The only exception where they can be approved are when the product is international-e.g. crude oil, copper, etc. Since there are many big competitors in other countries, it makes sense for commodities which are easily shippable worldwide to have large players at home as well. But this should be done only if we can buy foreign goods easily. In almost all cases, this is not true; therefore, mergers in general are bad for the country's consumers.

But here I just wanted to point out the fallacy of the argument of Economies of Scale - Lower Costs-Lower is simply Economies of Scale and Lower Costs, but not Lower Prices for the consumers. Those are two different things-lower costs are a benefit of economics of scale. But what lowers prices in the marketplace is competition. The producers always want to lower their costs and increase their profit margins; and they use bogus arguments to get the Governments and anti-monopoly organizations to pass  their mergers.
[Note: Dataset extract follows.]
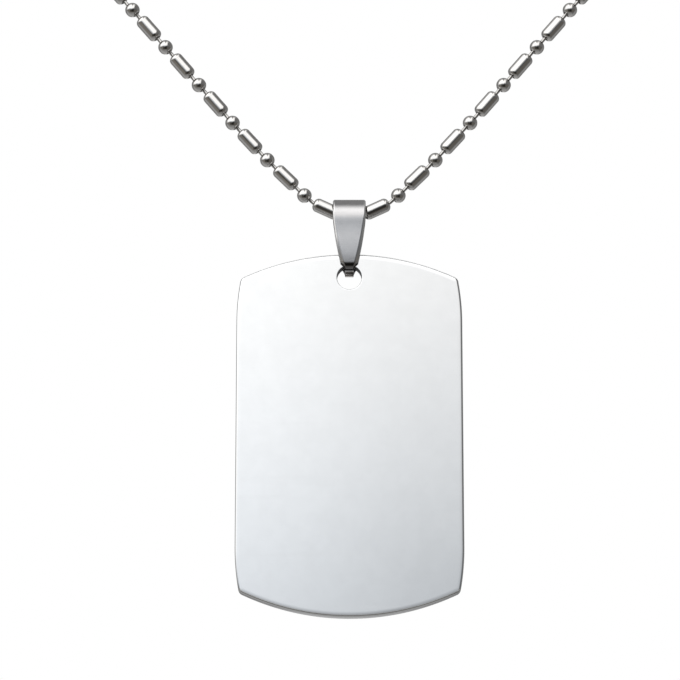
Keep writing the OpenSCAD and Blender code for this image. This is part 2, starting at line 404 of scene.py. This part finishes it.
def eased(corners, eases):
    """Rounds each corner of a closed outline, its own ease long on either side."""
    out = []
    for k, (here, ease) in enumerate(zip(corners, eases)):
        before = unit(corners[k - 1] - here)
        after = unit(corners[(k + 1) % len(corners)] - here)
        out.append(here + before * 1.25 * ease)
        for u in (0, 0.2, 0.4, 0.6, 0.8, 1):
            out.append(here + before * ease * (1 - u) ** 2 + after * ease * u ** 2)
        out.append(here + after * 1.25 * ease)
    return out


def bail_section(width, bevel):
    """Outline of the strip's cross-section, from its inside face to its bevelled outer face."""
    w = width / 2
    side = BAIL_T - min(bevel, BAIL_BEVEL_DEPTH)
    corners = [(-w, 0), (w, 0), (w, side), (w - bevel, BAIL_T), (bevel - w, BAIL_T), (-w, side)]
    return eased([np.array(c, float) for c in corners], [0.03, 0.03, 0.04, min(0.13, 0.45 * bevel),
                                                         min(0.13, 0.45 * bevel), 0.04])


def build_bail():
    origin = ROUTE[0] + (BAIL_SHIFT, 0, BAIL_RISE)
    stations = bail_stations()
    rings = []
    for point, normal, width, bevel in stations:
        for x, depth in bail_section(width, bevel):
            p = point + normal * depth
            rings.append(origin + (x, p[0], p[1]))
    sides = len(bail_section(BAIL_W, BAIL_BEVEL))
    along = strip_reach(stations)
    faces = []
    maps = []
    for k in range(len(stations) - 1):
        for j in range(sides):
            n = (j + 1) % sides
            faces.append((k * sides + j, k * sides + n, (k + 1) * sides + n, (k + 1) * sides + j))
            u0, u1 = j / STRIP_EDGE, (j + 1) / STRIP_EDGE
            maps += [(u0, along[k]), (u1, along[k]), (u1, along[k + 1]), (u0, along[k + 1])]
    faces += [tuple(range(sides - 1, -1, -1)), tuple((len(stations) - 1) * sides + j for j in range(sides))]
    maps += [(0, 0)] * sides + [(0, along[-1])] * sides
    mesh = bpy.data.meshes.new("bail_strip")
    mesh.from_pydata([tuple(p * MM) for p in rings], [], faces)
    layer = mesh.uv_layers.new(name="UVMap")
    layer.data.foreach_set("uv", np.array(maps, np.float32).ravel())
    return finished(mesh, "bail_strip")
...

Taking out a competitor lowers competition, and therefore increases prices for the consumers.

Next time a trade body like the FDA or FTC of your country approves a merger, tell them this! Almost all countries in the Americas, both North and South, have a problem in the Telecom and Pharma Sector. The Telecom monopolies are really horrible for the country's consumer. This is why Carlos Slim is so rich-he has little competition, and Mexico has given him a license to screw over all Mexicans by having little or no competition.

Competition and presence of many actors lowers prices for consumers. Mergers do exactly the opposite.